◆ **Given information**:
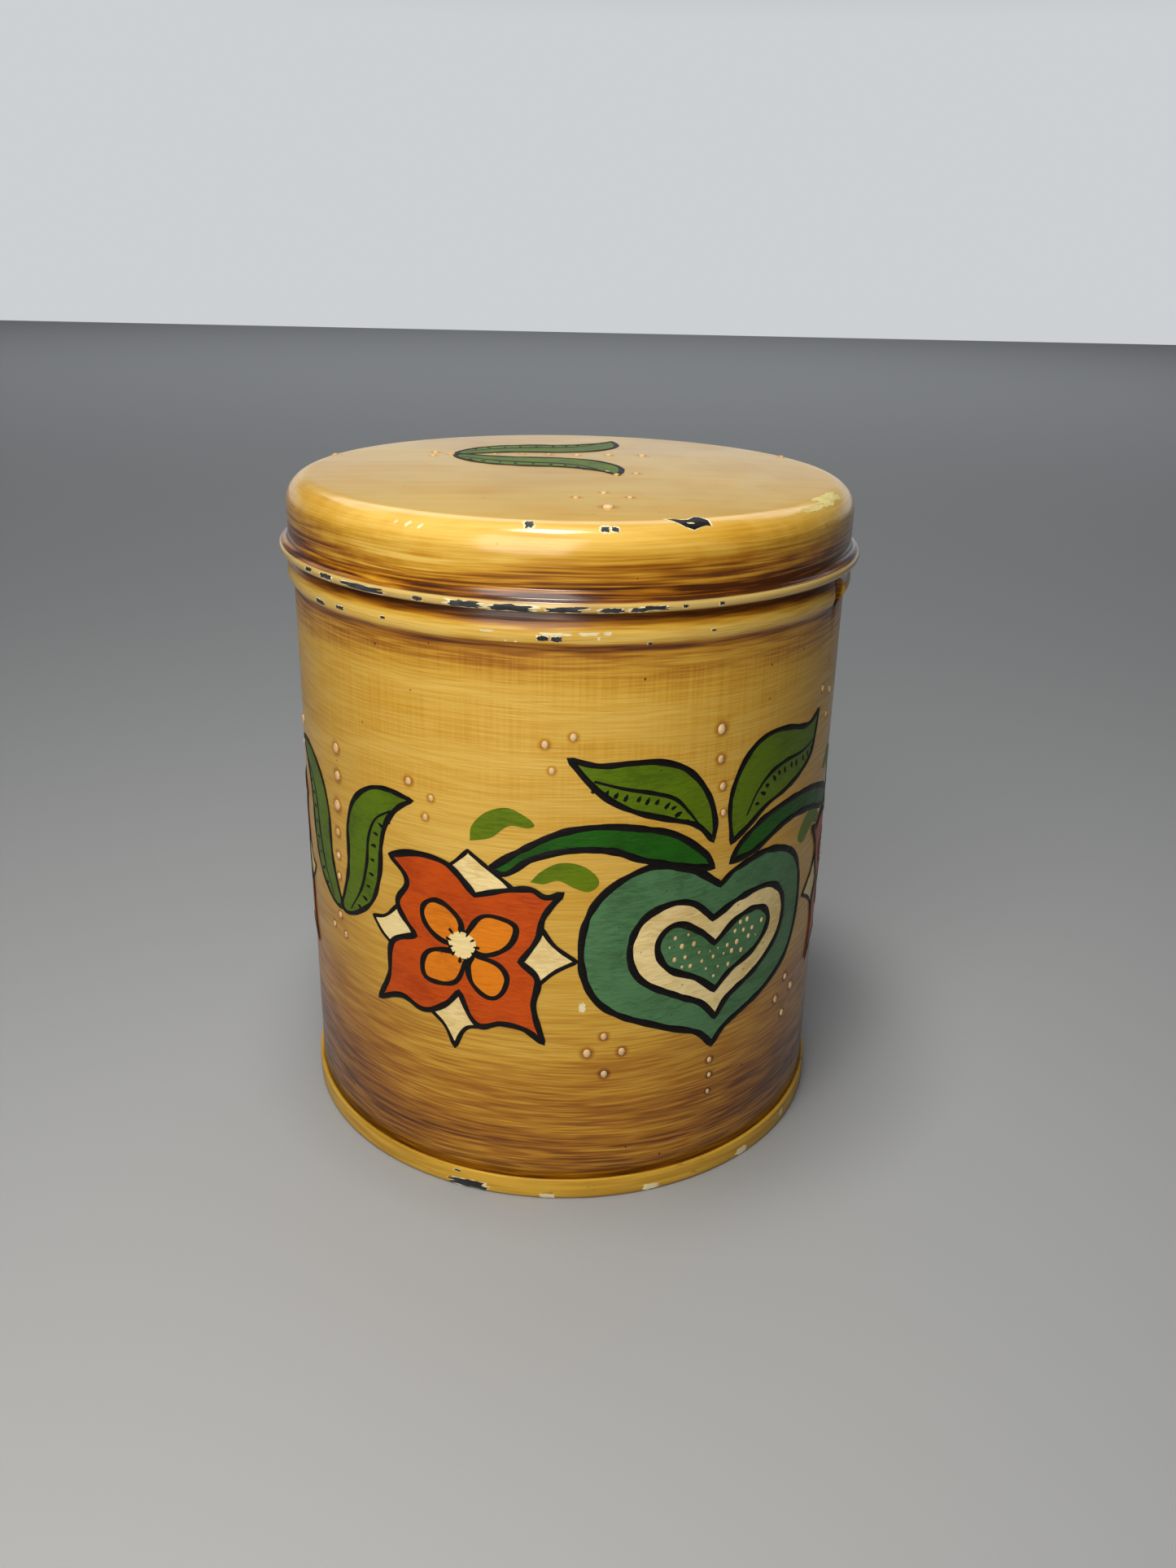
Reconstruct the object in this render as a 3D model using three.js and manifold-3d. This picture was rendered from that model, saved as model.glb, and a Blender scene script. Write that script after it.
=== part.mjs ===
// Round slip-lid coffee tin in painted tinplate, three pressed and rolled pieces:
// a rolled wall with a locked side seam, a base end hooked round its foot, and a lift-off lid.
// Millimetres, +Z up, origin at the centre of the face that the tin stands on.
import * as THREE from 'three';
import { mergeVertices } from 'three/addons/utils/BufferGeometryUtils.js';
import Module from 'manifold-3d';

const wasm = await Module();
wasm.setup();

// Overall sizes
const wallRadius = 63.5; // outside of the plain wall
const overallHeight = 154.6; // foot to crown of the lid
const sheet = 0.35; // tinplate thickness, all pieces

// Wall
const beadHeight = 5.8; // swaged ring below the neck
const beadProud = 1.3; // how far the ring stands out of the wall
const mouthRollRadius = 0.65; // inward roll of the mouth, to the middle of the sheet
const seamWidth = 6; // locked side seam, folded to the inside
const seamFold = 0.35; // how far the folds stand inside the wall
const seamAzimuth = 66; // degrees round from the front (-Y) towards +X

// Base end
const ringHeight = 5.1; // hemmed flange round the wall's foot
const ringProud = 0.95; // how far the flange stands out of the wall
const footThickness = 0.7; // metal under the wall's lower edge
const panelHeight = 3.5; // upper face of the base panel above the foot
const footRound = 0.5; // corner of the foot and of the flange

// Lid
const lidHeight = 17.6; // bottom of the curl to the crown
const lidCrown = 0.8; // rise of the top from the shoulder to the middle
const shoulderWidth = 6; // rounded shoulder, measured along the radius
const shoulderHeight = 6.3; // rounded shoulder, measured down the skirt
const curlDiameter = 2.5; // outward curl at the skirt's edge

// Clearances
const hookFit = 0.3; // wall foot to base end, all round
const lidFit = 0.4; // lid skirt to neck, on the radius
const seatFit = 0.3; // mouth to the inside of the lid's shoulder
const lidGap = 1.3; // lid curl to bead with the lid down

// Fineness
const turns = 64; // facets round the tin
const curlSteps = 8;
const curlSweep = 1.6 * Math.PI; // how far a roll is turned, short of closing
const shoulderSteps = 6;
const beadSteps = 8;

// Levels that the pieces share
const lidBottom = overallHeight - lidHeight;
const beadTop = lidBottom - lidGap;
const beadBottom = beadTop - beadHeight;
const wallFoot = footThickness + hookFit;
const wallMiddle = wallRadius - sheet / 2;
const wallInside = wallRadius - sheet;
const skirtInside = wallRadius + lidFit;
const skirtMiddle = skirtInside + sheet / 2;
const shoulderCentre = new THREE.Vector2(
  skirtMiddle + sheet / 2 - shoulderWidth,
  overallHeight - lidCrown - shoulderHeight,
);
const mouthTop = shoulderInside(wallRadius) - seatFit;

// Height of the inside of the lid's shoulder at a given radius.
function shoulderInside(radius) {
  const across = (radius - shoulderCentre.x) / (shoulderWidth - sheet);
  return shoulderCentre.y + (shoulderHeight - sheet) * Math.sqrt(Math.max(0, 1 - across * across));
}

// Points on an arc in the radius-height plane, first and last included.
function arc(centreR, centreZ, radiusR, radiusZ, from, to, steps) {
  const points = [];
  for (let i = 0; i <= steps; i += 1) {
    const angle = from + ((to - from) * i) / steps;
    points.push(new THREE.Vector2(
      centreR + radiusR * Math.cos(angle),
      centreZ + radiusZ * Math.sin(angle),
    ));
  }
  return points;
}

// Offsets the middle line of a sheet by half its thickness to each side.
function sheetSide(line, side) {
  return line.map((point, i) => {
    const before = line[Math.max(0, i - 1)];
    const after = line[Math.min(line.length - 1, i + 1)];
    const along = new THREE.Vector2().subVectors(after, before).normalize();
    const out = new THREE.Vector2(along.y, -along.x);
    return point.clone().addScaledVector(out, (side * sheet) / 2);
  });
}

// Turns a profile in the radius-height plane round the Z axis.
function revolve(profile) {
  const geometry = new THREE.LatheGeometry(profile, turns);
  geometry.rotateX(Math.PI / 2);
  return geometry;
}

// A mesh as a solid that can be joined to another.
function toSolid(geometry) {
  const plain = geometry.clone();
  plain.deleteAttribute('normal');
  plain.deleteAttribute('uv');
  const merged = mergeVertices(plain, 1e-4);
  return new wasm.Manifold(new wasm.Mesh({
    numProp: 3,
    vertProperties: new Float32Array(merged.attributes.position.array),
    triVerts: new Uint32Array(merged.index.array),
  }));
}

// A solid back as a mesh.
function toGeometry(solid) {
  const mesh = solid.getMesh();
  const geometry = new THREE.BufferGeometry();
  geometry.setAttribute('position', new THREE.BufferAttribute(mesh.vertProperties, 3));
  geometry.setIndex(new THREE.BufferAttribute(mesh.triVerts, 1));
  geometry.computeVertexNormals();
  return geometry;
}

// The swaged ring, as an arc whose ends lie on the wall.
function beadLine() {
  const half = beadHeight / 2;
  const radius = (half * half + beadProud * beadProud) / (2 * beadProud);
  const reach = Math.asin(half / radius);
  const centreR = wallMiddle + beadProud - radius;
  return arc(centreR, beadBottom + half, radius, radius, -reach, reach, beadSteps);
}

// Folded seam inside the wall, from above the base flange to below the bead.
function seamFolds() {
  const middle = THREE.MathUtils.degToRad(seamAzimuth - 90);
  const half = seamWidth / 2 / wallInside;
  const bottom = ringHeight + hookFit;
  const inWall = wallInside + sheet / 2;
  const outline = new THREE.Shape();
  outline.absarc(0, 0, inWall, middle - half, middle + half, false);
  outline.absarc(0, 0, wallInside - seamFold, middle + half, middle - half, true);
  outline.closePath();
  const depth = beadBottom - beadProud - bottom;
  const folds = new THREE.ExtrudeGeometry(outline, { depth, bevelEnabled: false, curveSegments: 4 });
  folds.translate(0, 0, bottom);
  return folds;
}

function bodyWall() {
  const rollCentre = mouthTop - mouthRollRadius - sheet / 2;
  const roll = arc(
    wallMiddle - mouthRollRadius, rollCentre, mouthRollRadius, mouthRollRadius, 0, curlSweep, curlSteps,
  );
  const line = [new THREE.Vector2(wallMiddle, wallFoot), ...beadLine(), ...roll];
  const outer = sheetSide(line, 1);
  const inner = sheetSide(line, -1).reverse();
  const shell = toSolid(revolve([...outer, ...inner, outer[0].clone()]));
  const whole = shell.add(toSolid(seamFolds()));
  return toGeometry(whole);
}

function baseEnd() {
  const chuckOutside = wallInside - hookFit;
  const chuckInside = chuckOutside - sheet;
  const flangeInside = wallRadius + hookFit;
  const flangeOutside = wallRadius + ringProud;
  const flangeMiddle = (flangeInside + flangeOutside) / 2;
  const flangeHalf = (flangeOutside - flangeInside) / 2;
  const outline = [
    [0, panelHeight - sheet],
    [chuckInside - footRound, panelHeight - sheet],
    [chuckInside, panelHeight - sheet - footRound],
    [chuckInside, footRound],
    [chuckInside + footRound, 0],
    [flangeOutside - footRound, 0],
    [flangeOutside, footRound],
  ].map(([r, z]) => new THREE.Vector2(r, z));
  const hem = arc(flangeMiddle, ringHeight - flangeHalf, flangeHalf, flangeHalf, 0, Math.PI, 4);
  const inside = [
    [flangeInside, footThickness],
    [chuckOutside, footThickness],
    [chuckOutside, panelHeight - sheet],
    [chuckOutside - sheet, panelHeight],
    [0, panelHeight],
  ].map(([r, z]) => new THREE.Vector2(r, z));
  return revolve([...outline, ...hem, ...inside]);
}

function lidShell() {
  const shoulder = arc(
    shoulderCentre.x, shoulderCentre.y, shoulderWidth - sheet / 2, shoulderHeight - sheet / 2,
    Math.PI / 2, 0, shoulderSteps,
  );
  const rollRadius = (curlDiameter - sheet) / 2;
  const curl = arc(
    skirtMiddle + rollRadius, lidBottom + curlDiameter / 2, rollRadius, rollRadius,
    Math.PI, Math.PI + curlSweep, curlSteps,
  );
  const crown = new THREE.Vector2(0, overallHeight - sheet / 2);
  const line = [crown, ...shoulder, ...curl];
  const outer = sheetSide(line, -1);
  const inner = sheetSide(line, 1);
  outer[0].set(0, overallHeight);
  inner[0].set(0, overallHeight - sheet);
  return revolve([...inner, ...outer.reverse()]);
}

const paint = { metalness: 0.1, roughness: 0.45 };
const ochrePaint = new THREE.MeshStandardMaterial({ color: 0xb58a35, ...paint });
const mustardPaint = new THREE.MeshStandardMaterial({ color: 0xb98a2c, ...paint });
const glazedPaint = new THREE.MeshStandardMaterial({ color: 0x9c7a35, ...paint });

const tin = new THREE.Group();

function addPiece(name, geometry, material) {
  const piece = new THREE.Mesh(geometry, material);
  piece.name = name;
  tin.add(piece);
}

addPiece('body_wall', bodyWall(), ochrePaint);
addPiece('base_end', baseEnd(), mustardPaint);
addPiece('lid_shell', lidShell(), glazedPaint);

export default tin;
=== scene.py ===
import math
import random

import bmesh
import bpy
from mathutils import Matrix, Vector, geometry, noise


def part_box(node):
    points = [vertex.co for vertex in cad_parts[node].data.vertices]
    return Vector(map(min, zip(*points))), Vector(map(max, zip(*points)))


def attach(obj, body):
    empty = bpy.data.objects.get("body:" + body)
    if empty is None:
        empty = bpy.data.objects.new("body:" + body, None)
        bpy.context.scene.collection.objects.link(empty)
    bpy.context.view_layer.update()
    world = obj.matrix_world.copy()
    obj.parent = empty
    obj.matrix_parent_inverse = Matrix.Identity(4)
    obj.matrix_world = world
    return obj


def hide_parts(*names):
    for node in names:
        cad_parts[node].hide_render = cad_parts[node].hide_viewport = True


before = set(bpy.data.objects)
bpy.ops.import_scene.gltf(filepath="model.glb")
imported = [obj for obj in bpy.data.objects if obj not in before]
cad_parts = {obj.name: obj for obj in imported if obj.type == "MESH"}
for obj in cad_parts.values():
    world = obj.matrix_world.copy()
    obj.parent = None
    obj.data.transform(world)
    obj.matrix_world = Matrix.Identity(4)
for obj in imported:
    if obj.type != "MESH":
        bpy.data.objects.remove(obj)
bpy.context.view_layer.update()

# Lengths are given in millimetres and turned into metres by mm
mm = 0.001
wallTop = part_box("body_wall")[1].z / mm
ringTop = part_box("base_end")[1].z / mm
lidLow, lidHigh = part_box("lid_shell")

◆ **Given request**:
Your task is to output exactly the lines running from the one with "imported = [obj" through the final line of the material above, with both ends included.

◆ **Exercise solution**:
imported = [obj for obj in bpy.data.objects if obj not in before]
cad_parts = {obj.name: obj for obj in imported if obj.type == "MESH"}
for obj in cad_parts.values():
    world = obj.matrix_world.copy()
    obj.parent = None
    obj.data.transform(world)
    obj.matrix_world = Matrix.Identity(4)
for obj in imported:
    if obj.type != "MESH":
        bpy.data.objects.remove(obj)
bpy.context.view_layer.update()

# Lengths are given in millimetres and turned into metres by mm
mm = 0.001
wallTop = part_box("body_wall")[1].z / mm
ringTop = part_box("base_end")[1].z / mm
lidLow, lidHigh = part_box("lid_shell")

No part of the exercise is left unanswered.